This growth in the size of choirs is evidenced by the ‘Commemoration of Handel’ that was put on in Westminster Abbey in 1784, for which a choir of 250 was engaged. Though only 6 of these singers were female, the idea of the large secular mixed-voice chorus (albeit one largely singing sacred texts) was beginning to emerge.
Beethoven and beyond – the symphonic chorus

Entering the 19th century, ever closer to 1858, the idea of the chorus exploded in two ways. I will talk later about the growth in the actual numbers of choirs and the democratisation of their membership, but firstly I will discuss the way in which the choral repertoire grew in ways that brought us close what we consider as standard choral fare today. Composers such as Handel had brought the choir out of the church and into the concert hall, even if the repertoire still consisted of a sacred mix of Masses, Passions and Oratorios.
However, as classical composers such as Mozart and Haydn developed the still relatively new idea of the orchestral ‘symphony’, and as this symphonic concept was developed in radically new ways by Beethoven it was maybe inevitable that the idea of incorporating voices would emerge. It blazed into life in 1824 with Beethoven’s monumental 9th Symphony, the ‘Choral’. Here was chorus as drama, as spectacle, completely divorced from the ecclesiastical setting out of which it had grown. D. Kern Holoman describes the dramatic effect of this new idea of the symphonic chorus very effectively: “…the spectacle of a sea of singers rising architecturally and symbolically over the seated players, and the anticipation of what they might have to say, stirred the souls of many a concert-goer in the Age of Industry.”
The Ninth Symphony found an immediate place in the repertoire of the symphony orchestras of the new Romantic era, with, for example, a performance by the London Philharmonic Society following within the year. Over time, other composers added their contributions to the ‘symphony-with-chorus’ repertoire, many only tangentially connected with the sacred ideas that had driven choral music through the centuries. Berlioz was particularly active in this arena with his Roméo et Juliette of 1839, ostensibly a symphony, but a work that also, as Berlioz himself noted, “falls into the domain of opera or oratorio” He followed this in 1846 with more of the same with La Damnation de Faust, full-blown Romantic music requiring a big orchestra and a big symphonic chorus, as did Mendelssohn’s 2nd (choral) symphony Lobgesang in 1840.
The sacred oratorio did not go away, however, and Mendelssohn was instrumental in adding to the repertoire, first with his St Paul of 1836 and later with Elijah in 1846, a work still firmly in the present-day choral repertoire and one which crucially was commissioned in England by the Birmingham Festival, crucially because if fed an appetite for oratorio that was specifically British. Handel had remained pre-eminent in Britain in terms of oratorio, in particular with regard to Messiah, which was instrumental both in feeding the growth in choral activity in Britain in the late 18th and early 19th centuries, and also played a part, as Fiona Palmer says, in “shaping a sense of national belonging and identity.” She quotes Charles Dibdin observing when touring the north of England in 1788 that “children lisp ‘For unto us a child is born’ and cloth makers, as they swear under their loads in the cloth-hall, roar out ‘For his yoke is easy and his burden is light’.”
Let the people sing – Choral Festivals and Choral Societies
This brings me to the second explosion, the exponential growth in the sheer number of choirs that occurred in Britain in the first half of the 19th century, as building on the performance of Handel’s Messiah in 1784, the appetite grew, in Palmer’s words, “for momentous performances of oratorio with highly-populated choruses.”
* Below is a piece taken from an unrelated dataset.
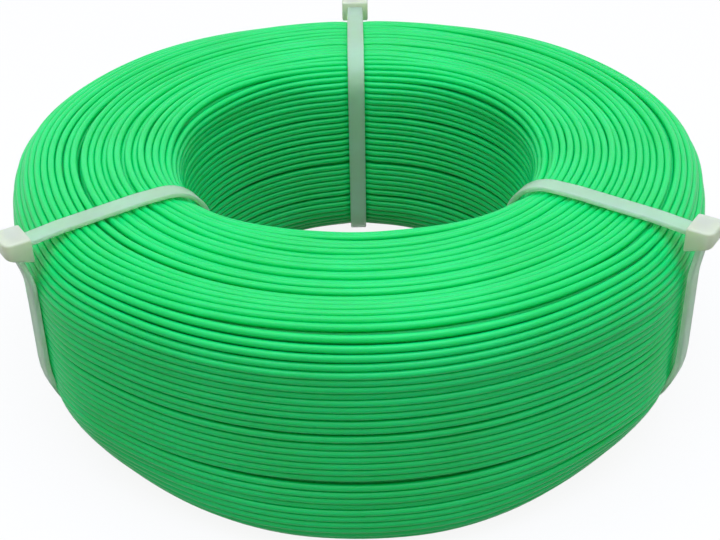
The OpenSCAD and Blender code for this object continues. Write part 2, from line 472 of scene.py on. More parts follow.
@dataclass(frozen=True)
class Section:
    """The rounded rectangle that the surface strands' centre lines lie on."""

    inner: float
    outer: float
    half_width: float
    corners: Corners

    @property
    def middle(self) -> float:
        """Radius of the middle of the two faces."""
        return (self.inner + self.outer) / 2

    def corner_at(self, spots: np.ndarray) -> np.ndarray:
        """Finds the corner in each point's quarter of the section.

        Args:
            spots: points, as r and z.

        Returns:
            The corners' radii.
        """
        outside, high = spots[..., 0] > self.middle, spots[..., 1] > 0
        outer = np.where(high, self.corners.outer_high, self.corners.outer_low)
        inner = np.where(high, self.corners.inner_high, self.corners.inner_low)
        return np.where(outside, outer, inner)

    def lengths(self) -> list[float]:
        """Returns the lengths of the walk's nine stretches, from the middle of the bottom face."""
        half = (self.outer - self.inner) / 2
        low, high, in_high, in_low = self.corners.walk()
        arcs = [radius * math.pi / 2 for radius in self.corners.walk()]
        side, bore = 2 * self.half_width - low - high, 2 * self.half_width - in_high - in_low
        top = 2 * half - high - in_high
        return [half - low, arcs[0], side, arcs[1], top, arcs[2], bore, arcs[3], half - in_low]

    def knots(self) -> np.ndarray:
        """Returns how far along the walk each stretch begins and ends."""
        return np.concatenate([[0.0], np.cumsum(self.lengths())])

    def facing(self, along: np.ndarray) -> np.ndarray:
        """Finds the outward normals at places on the walk.

        Args:
            along: how far along the walk they are.

        Returns:
            The normals, as r and z.
        """
        turned = np.repeat([-90, 0, 90, 180, 270], 2)
        angle = np.radians(np.interp(along, self.knots(), turned))
        return np.stack([np.cos(angle), np.sin(angle)], axis=-1)

    def place(self, along: np.ndarray, depth: np.ndarray) -> np.ndarray:
        """Finds points on the walk or under it.

        Args:
            along: how far along the walk they are.
            depth: how deep under it they are.

        Returns:
            The points, as r and z.
        """
        low, high, in_high, in_low = self.corners.walk()
        knots = self.knots()
        radii = [low, low, low, high, high, in_high, in_high, in_low, in_low, in_low]
        sides = [0, 1, 1, 1, 1, -1, -1, -1, -1, 0]
        levels = [-1, -1, -1, 1, 1, 1, 1, -1, -1, -1]
        half = (self.outer - self.inner) / 2
        centre_r = [self.middle + way * (half - radius) for way, radius in zip(sides, radii)]
        centre_z = [way * (self.half_width - radius) for way, radius in zip(levels, radii)]
        centre = np.stack([np.interp(along, knots, c) for c in (centre_r, centre_z)], axis=-1)
        return centre + self.facing(along) * (np.interp(along, knots, radii) - depth)[..., None]

    def held_inside(self, spots: np.ndarray) -> np.ndarray:
        """Puts points that stick out of the section back on it.

        Args:
            spots: points, as r and z.

        Returns:
            The points, with those moved.
        """
        corner = self.corner_at(spots)[..., None]
        half = np.array([(self.outer - self.inner) / 2, self.half_width])
        offset = spots - np.array([self.middle, 0.0])
        reach = np.maximum(np.abs(offset) - half + corner, 0.0)
        length = np.linalg.norm(reach, axis=-1, keepdims=True)
        excess = np.maximum(length - corner, 0.0)
        return spots - np.sign(offset) * reach / np.maximum(length, 1e-9) * excess

    def drawn_in(self, spots: np.ndarray, tight: Corners, share: np.ndarray) -> np.ndarray:
        """Moves points as the section's corners are drawn in to larger radii.

        Points near a corner slide towards the centre of its larger arc.

        Args:
            spots: points, as r and z.
            tight: the corners when they are fully drawn in.
            share: how far they are drawn in at each point, from 0 to 1.

        Returns:
            The moved points, as r and z.
        """
        moved = spots
        ways = [(1, -1), (1, 1), (-1, 1), (-1, -1)]
        half = np.array([(self.outer - self.inner) / 2, self.half_width])
        for way, small, big in zip(ways, self.corners.walk(), tight.walk()):
            hub = np.array([self.middle, 0.0]) + (half - big) * way
            arm = (spots - hub) * way
            length = np.maximum(np.linalg.norm(arm, axis=-1), 1e-9)
            across, up = arm[..., 0] / length, arm[..., 1] / length
            to_face = big / np.maximum(np.maximum(across, up), 1e-9)
            slant = (across + up) * (big - small)
            square = slant ** 2 - 2 * (big - small) ** 2 + small ** 2
            to_arc = slant + np.sqrt(np.maximum(square, 0))
            reach = np.where(np.minimum(across, up) * to_face > big - small, to_arc, to_face)
            shrink = 1 + share * (big / reach - 1)
            inside = ((across > 0) & (up > 0))[..., None]
            moved = np.where(inside, hub + arm * shrink[..., None] * way, moved)
        return moved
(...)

Partly this expressed itself in the growth of festivals. The earliest of these was the Three Choirs Festival, established in 1754 to showcase the singing both of the cathedral choirs of Gloucester, Hereford and Worcester, and of members of amateur music clubs in those towns.
Many more such festivals appeared in the early 19th century, From the 1820s onwards, there were festivals in Birmingham, Derby, Hull, Manchester, Norwich, and York, and Messiah was a staple of these festivals. Liverpool had music festivals from the 1790s to the 1830s, culminating in the first English performance of Mendelssohn’s St Paul in 1836. A festival in 1834 in Westminster Abbey included 644 performers, drawn from cathedral and other choirs across the country.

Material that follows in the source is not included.